The litany chants“The Debate is over”, but hey where was that debate?

Could the Nova Glikson “Great Debate” be it? Surely not, you think, but debates in “climate science” are high stakes affairs, where branded climate scientists will not publicly debate well known skeptics. They know they can’t win. Instead, the closest thing we get to a real debate is a kind of debate by proxy. The heavyweights on the establishment side pretend to be above it all, but of course, they are only an email away from the man on the front line.

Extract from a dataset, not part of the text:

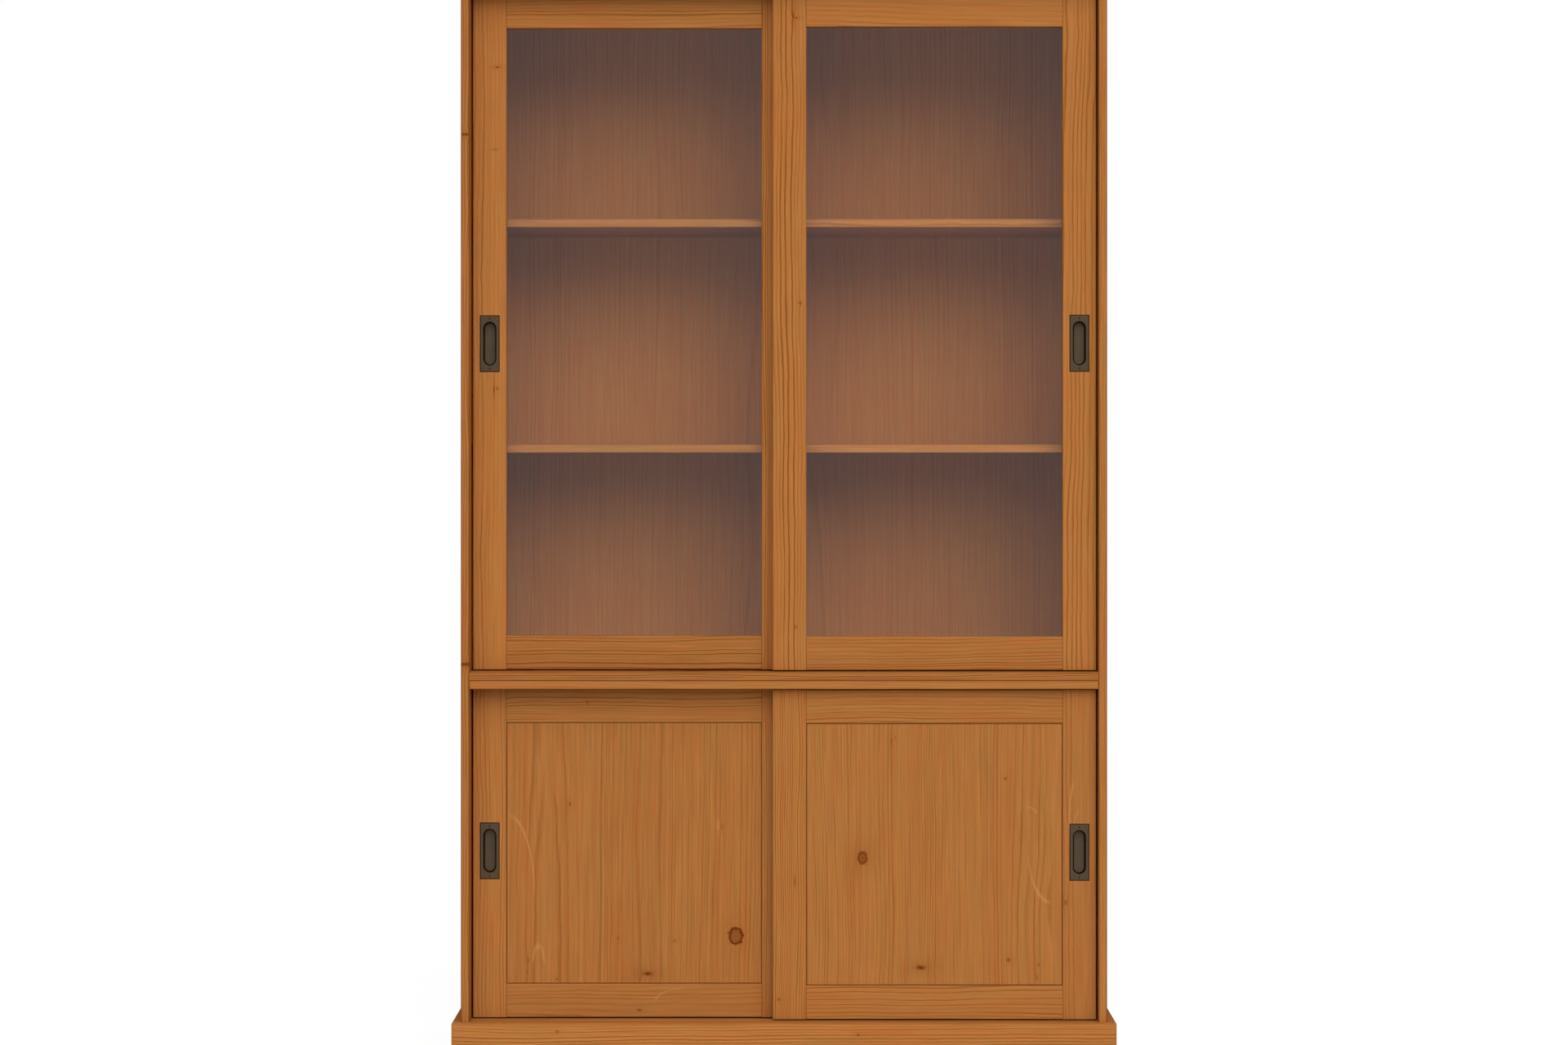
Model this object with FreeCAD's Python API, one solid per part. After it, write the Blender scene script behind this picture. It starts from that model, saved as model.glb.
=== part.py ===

What started as a single pair of “Yes”, then “No” articles that started on Quadrant become a five part saga lasting more than a month. I’ve compiled it all into a PDF which can be printed or read from start to finish, and might be just the thing for fence sitters who like to read. Some people really hanker after the “back-and-forwards” answer and question format. For those that missed it, two years on, the Great Debate still remains a rare example where two opponents actually drilled down to the points that matter.

To Andrew Glickson’s credit, he did not knock back the challenge with the usual “I only debate real climate scientists” — which automatically rules out most of the competition and leaves them debating other government funded establishment “thinkers” who also haven’t disagreed with the meme and been sacked, sabotaged or retired out of frustration.

Dr Glikson is a paleoclimatologist who works at Australian National University along with Will Steffen and the Climate Institute. I’m a blogger with questions he can’t answer. He’s connected via email with most of the team of  so called expert climate scientists in Australia. I’m widely read and networked with people who don’t take anyone’s word for it.

When a science theory is monopolistically funded, the normal competition in science is hobbled. So the internet becomes the front line: where the ruling establishment meets free wits.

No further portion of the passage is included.